Posted by: Emma on December 5, 2002 07:01 AM

Professor,
reading list, please!!!

Posted by: Emma on December 5, 2002 07:03 AM

With apologies if this is too trivial, but I'm still baffled by competing claims of success and failure for the Reagan tax cuts and the Kennedy tax cuts. Different times and different starting points, but proponents and opponents crank up their volume so loud that I can't hear a consensus. Maybe there isn't any, but it seems like we would be better served in current decisions if there was some agreement about the results of economic actions in the past.

Posted by: Dave Roberts on December 5, 2002 12:43 PM

Here are some of my choices:

-Bureaucracy by Ludwig von Mises

-The Spirit of Democratic Capitalism by Michael Novak

-From Here to Economy (A Shortcut to Economic Literacy) by Todd G. Buchholz

-New Ideas From Dead Economists by Todd G. Buchholz

-The Capitalist Philosophers-by Andrea Gabor

-The Capitalist Revolution (Fifty Propositions about Propserity, Equality, and Liberty) by Peter L. Berger

Posted by: David Thomson on December 5, 2002 04:56 PM

"Different times and different starting points, but proponents and opponents crank up their volume so loud that I can't hear a consensus."

Depends whether you're talking about serious analysis, or partisan commentary...

Posted by: Michael Harris on December 5, 2002 07:47 PM

Well, if I wanted partisan commentary rather than serious analysis, I would be spending my time elsewhere. I count on not just Brad, but his many posting contributors, to provide insightful analysis with a minimum of chest thumping and moral rectitude. There are a few exceptions, but I have learned their names and step daintily around their posts to avoid soiling my shoes.

Posted by: Dave Roberts on December 5, 2002 11:37 PM

OK, we all show up here, so it should come as no surprise to the Professor that we value his thoughts. Now, he wants ours. I would like to propose a quid pro quo, along the lines suggested by Emma. Brad, how about putting the whole silly thing on the web? Lecture notes, reading list, supplemental teaching materials, anything you’ve got. I, for one, will not keep up with the class (a lifetime of under-achievement is not a thing to be lightly cast aside), but any comment we offer could prove helpful in some future history course. (Besides, put Eichengreen and DeLong together and I really want to sign up.)

What are the dates to be covered? Will there be any readings on ancient economies?

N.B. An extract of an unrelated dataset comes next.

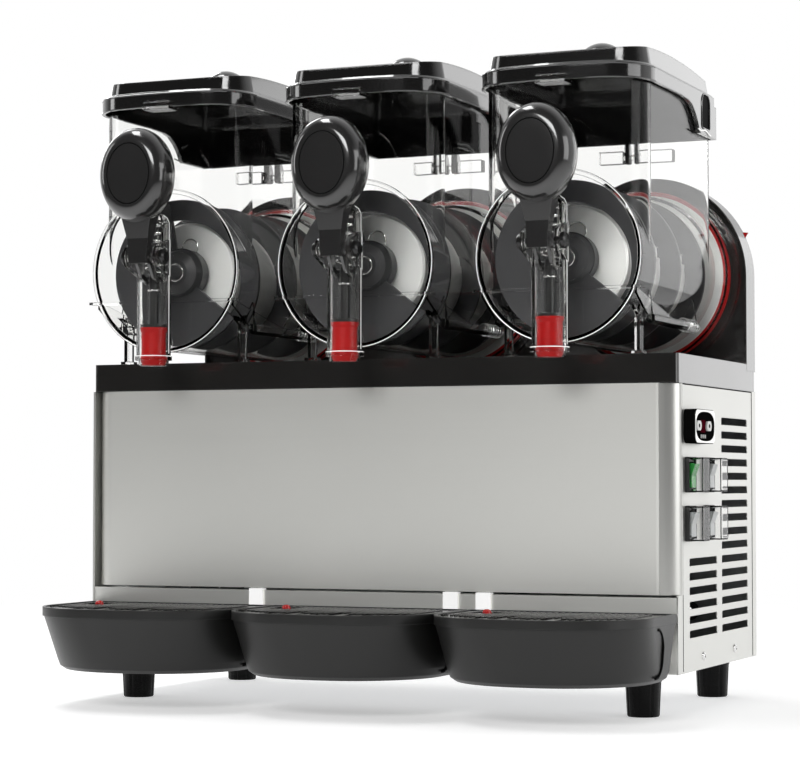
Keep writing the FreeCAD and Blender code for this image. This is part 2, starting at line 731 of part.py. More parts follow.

Other weird stuff like prison economies? Chronological? Comparative?

David Thomson likes the books you would expect him to like, given prior postings. The ones he suggests that I’ve read, I mostly like, too. I’m betting Brad will tend toward more “rigor”, though. In any case, some balance is needed. Berger is who Berger is. If memory serves, his 50 propositions have been around for many years, so have been tested by big events he could not have predicted. If they end up on the reading list, let’s hold them up against the least convenient developments and see how they do, individually. Maybe we’ll get 40 that shine and 10 that pale. It would be good to know, and, to stick to the history theme, it would help understand the post-Vietnam sorting out of partisan economic thought. Is there a similarly schematic treatment from a supporter of mixed economies that could get similar treatment? None come to mind, it would be fun to have a run-off, maybe find the best of both.

Posted by: K Harris on December 6, 2002 05:21 AM

Thanks for the recommendations, David.

Posted by: Emma on December 6, 2002 05:22 AM

"In any case, some balance is needed. Berger is who Berger is. If memory serves, his 50 propositions have been around for many years, so have been tested by big events he could not have predicted. If they end up on the reading list, let’s hold them up against the least convenient developments and see how they do, individually. Maybe we’ll get 40 that shine and 10 that pale."

Peter Berger's book has withstood the test of time. “The Capitalist Revolution” was published in 1986. Chapter ten “The Shape and uses of a Theory of Capitalism” is as relevant today as it was some sixteen years ago. The fifty propositions found between pages 211-215 will blow your socks off. Is Berger some sort of capitalist theorist who fails to note its limitations? Nope, allow me to cite these two following propositions:

"34) The EAst Asian evidence falsifies the thesis that a high degree of state intervention in the economy is incompatible with successful capitalist development.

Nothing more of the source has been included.